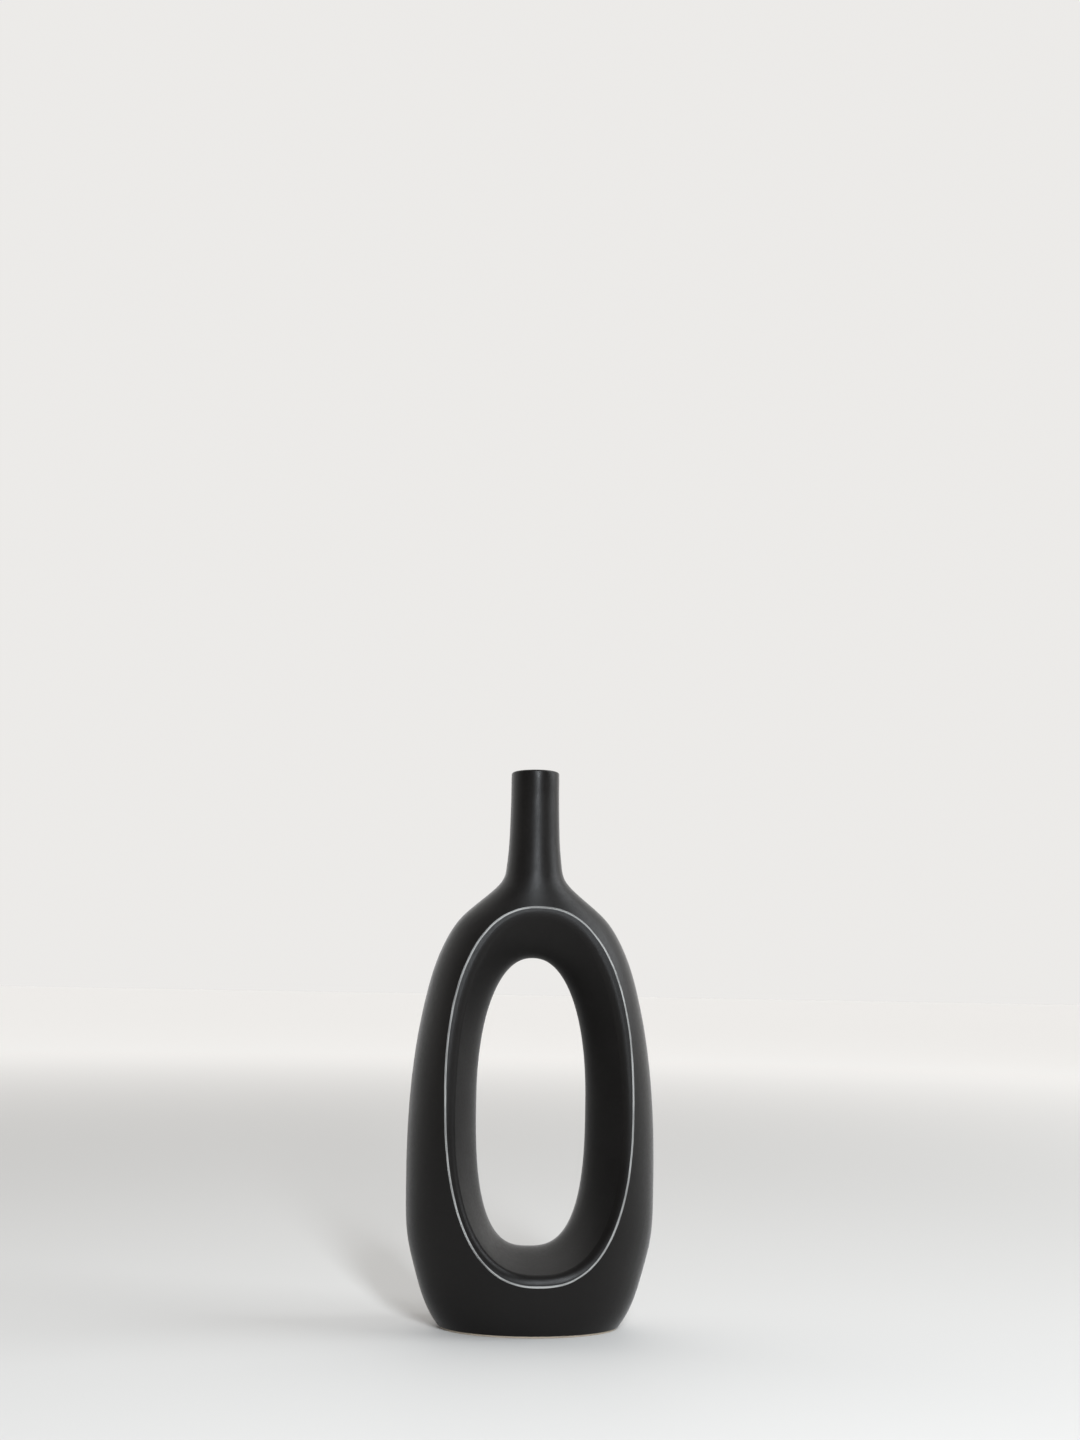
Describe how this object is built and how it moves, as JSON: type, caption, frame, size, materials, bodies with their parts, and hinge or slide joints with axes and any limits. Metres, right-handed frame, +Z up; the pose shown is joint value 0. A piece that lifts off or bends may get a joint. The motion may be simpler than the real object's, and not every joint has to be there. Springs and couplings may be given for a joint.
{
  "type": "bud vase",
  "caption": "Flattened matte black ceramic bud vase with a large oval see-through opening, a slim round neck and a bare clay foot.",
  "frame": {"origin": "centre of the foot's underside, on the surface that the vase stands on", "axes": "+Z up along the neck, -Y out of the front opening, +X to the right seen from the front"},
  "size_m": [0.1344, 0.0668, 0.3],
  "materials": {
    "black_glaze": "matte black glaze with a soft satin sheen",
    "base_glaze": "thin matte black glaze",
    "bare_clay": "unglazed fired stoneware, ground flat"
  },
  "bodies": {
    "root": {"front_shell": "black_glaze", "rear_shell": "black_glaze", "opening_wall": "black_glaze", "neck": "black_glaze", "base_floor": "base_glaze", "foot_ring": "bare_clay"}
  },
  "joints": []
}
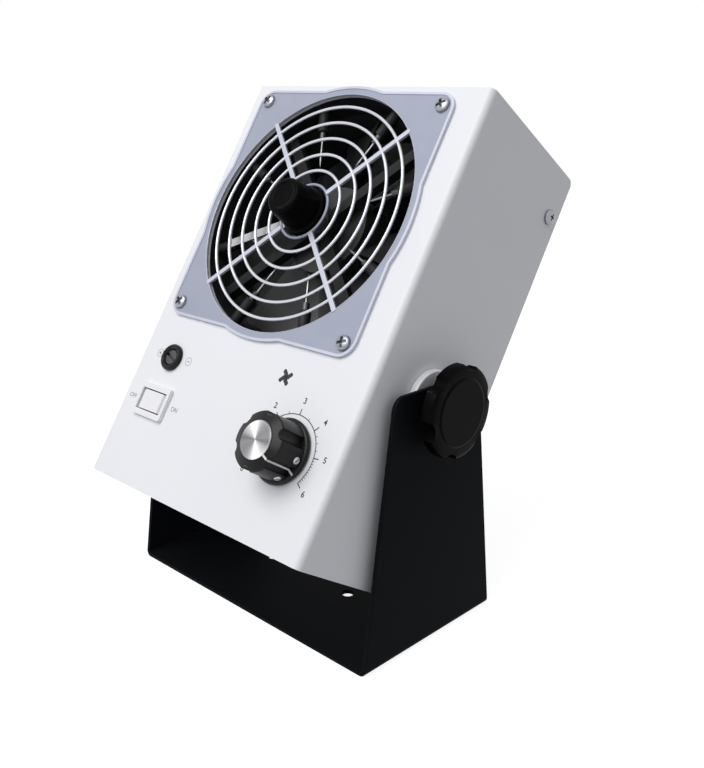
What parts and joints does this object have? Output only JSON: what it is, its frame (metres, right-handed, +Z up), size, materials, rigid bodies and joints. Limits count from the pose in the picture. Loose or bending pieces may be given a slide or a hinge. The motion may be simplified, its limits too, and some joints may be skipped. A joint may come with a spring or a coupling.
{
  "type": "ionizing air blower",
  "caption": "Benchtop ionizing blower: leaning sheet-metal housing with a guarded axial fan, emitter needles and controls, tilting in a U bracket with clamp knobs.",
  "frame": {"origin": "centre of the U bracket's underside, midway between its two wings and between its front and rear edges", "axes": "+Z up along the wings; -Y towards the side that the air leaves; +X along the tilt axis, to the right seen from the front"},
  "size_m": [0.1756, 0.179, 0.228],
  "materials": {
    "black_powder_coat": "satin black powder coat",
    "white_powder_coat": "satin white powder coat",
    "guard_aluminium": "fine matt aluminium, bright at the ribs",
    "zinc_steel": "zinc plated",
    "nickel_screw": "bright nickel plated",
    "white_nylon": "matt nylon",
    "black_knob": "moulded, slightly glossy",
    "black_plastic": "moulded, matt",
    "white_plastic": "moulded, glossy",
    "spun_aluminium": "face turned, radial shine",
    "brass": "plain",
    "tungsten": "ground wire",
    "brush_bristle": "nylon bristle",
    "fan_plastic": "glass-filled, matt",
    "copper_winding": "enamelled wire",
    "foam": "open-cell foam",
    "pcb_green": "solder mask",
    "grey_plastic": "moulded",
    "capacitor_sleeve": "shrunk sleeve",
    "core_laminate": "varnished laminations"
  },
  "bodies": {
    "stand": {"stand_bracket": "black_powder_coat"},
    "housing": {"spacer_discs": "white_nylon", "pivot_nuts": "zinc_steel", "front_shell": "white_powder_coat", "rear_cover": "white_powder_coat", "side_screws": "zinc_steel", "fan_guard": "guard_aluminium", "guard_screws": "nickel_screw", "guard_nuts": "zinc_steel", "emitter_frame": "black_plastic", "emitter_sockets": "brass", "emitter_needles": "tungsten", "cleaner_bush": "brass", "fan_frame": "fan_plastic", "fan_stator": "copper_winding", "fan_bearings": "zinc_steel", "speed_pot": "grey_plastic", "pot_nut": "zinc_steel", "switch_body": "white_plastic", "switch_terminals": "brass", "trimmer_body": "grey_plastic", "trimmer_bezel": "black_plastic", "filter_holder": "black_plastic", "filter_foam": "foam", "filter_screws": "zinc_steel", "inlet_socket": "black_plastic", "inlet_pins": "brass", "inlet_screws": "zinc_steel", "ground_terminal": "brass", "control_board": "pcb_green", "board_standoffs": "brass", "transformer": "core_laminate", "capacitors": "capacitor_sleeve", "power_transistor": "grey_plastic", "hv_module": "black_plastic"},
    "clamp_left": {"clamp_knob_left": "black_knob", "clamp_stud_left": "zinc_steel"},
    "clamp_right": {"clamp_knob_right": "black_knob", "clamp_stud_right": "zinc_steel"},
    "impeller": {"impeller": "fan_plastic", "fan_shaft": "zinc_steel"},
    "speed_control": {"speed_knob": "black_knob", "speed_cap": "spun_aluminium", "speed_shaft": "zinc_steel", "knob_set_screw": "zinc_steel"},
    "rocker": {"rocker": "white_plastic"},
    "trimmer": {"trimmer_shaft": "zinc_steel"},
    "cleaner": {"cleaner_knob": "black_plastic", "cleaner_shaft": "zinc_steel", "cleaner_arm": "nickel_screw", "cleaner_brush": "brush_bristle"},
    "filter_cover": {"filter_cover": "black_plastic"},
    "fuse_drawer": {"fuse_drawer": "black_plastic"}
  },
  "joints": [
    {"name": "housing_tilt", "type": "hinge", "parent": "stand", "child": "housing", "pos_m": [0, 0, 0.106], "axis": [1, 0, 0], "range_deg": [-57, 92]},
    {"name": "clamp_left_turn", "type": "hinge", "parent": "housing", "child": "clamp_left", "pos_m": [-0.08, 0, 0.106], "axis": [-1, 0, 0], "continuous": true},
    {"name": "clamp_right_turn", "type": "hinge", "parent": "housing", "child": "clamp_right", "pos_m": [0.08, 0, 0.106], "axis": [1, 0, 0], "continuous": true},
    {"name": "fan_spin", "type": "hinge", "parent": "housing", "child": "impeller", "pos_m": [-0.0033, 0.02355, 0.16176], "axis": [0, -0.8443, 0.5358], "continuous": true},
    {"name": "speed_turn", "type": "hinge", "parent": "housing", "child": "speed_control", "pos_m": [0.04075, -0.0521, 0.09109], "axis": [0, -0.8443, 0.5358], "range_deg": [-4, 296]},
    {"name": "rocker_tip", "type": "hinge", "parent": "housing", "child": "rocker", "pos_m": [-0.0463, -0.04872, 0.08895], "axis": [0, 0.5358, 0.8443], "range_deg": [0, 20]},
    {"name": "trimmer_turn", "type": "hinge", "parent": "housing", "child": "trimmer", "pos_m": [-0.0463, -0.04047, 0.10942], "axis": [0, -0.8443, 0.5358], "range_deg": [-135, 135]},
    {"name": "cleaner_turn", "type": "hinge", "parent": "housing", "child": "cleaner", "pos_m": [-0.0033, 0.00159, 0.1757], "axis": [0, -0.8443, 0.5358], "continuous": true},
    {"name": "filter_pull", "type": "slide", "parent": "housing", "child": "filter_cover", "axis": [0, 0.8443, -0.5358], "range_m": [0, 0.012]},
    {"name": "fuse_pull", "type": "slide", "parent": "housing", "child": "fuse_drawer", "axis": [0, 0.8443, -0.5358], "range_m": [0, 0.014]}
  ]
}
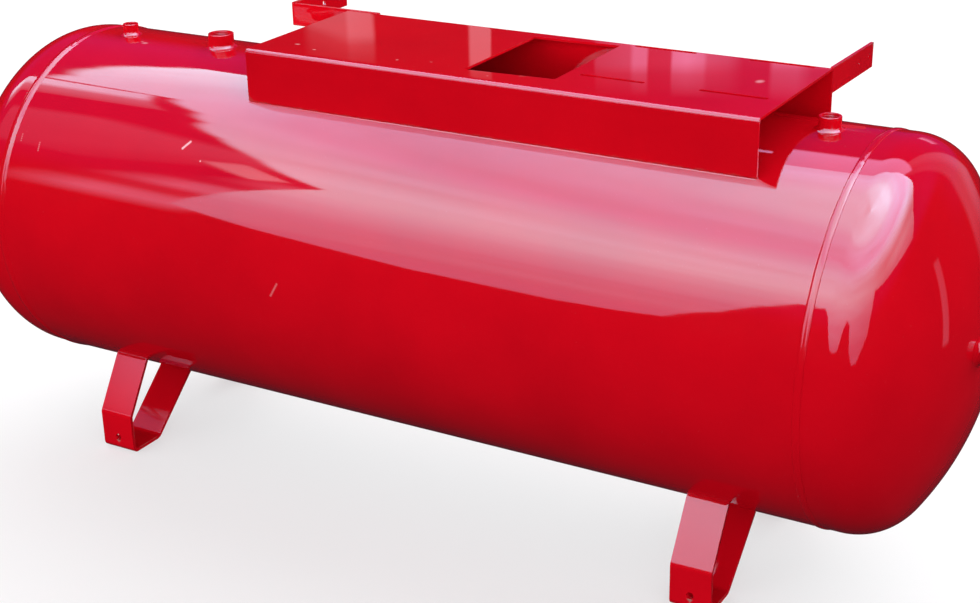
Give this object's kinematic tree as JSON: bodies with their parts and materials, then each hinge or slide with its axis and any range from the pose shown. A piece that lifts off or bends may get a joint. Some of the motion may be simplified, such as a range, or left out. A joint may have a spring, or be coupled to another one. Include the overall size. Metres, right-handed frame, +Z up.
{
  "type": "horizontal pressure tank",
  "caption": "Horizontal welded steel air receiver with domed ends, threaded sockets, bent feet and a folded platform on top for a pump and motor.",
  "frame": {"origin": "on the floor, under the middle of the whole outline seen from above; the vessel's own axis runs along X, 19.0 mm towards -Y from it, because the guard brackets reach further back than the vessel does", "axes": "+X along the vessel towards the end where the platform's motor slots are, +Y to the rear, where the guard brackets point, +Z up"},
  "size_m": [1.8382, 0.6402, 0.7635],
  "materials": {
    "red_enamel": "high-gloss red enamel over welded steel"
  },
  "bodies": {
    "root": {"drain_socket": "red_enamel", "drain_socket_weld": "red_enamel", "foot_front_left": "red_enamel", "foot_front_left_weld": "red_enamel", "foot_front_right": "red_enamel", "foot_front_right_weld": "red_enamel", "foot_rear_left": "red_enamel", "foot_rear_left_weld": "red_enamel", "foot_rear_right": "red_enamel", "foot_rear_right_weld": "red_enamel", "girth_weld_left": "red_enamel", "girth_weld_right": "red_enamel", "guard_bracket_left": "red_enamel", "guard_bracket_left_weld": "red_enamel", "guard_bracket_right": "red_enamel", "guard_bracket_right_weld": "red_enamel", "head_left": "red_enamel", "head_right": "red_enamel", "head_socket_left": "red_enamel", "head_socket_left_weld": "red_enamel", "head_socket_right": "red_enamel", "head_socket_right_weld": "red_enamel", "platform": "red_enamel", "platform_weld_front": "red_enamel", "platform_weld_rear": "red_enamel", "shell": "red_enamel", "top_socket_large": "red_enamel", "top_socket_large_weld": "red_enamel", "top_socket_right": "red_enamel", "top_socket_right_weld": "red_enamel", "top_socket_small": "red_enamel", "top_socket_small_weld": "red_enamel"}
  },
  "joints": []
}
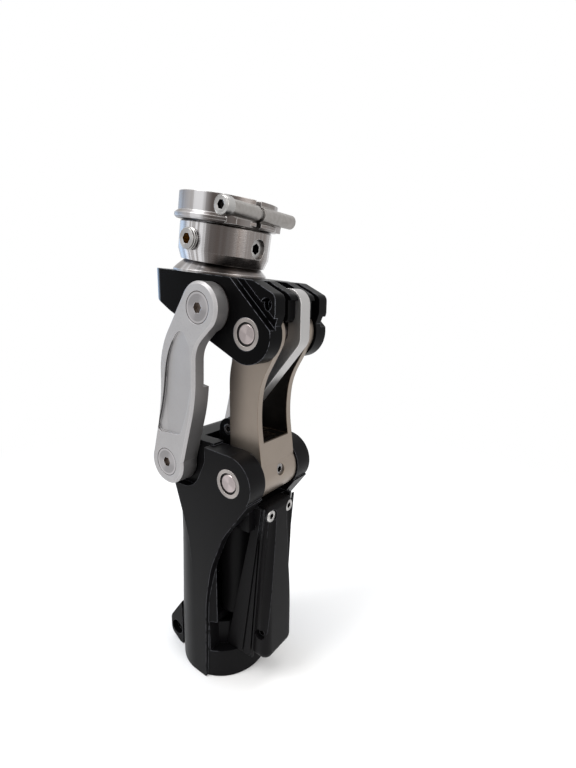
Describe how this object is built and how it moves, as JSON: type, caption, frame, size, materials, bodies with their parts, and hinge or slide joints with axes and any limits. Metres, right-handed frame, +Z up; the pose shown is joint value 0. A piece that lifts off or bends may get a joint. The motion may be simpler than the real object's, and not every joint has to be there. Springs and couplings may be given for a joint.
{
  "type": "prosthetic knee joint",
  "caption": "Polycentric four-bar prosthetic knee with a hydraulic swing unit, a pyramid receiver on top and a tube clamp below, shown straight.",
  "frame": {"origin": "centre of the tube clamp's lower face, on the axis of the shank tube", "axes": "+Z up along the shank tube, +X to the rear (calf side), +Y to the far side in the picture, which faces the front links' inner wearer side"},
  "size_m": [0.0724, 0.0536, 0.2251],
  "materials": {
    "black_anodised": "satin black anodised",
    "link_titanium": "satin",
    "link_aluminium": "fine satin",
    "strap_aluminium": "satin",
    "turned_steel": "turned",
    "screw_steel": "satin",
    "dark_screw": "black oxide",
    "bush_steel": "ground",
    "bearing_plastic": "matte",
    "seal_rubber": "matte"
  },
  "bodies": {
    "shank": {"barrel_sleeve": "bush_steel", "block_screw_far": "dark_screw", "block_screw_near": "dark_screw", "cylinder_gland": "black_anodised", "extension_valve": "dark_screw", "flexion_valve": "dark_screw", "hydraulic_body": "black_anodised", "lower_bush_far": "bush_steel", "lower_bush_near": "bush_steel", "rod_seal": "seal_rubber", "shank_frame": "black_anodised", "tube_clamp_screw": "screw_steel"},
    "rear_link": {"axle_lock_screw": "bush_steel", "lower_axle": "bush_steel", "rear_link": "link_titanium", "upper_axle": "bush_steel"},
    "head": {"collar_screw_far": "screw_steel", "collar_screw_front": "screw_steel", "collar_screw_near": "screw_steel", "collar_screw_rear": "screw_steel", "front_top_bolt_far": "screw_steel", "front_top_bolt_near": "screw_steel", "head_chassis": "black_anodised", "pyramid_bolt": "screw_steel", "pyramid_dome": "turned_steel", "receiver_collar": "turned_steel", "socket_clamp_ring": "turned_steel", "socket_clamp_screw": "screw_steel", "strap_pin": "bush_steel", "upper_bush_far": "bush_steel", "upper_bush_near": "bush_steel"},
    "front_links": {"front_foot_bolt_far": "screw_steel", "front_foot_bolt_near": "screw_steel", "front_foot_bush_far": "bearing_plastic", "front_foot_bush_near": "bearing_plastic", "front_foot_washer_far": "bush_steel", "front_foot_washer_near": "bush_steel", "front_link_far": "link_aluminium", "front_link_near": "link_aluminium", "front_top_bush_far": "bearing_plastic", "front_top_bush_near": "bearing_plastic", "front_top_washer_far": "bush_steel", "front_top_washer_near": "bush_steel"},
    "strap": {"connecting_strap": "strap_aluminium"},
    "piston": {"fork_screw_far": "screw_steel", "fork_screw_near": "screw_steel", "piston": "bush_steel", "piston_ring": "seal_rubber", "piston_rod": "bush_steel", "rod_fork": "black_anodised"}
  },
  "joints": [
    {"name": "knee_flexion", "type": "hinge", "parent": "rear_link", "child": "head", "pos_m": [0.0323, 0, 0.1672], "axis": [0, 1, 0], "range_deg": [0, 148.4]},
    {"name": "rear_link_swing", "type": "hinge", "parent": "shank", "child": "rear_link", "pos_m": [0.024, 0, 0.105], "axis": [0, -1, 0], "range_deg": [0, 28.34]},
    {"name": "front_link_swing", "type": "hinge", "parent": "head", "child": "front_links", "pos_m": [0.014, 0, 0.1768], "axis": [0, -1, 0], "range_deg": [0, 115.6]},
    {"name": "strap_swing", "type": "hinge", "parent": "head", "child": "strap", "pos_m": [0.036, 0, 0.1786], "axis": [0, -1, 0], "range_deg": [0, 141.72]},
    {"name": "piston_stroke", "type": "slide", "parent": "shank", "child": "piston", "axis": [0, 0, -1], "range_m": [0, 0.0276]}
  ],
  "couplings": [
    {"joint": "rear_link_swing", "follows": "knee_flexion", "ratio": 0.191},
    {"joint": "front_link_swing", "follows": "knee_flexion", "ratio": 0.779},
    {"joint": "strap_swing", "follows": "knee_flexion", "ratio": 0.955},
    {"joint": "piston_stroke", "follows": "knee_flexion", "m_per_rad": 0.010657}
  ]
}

────────

# REQUIRED TASK:
Among the lines of the material above, how many include the string "shown"? Report only that number.

# EXERCISE RESULT:
4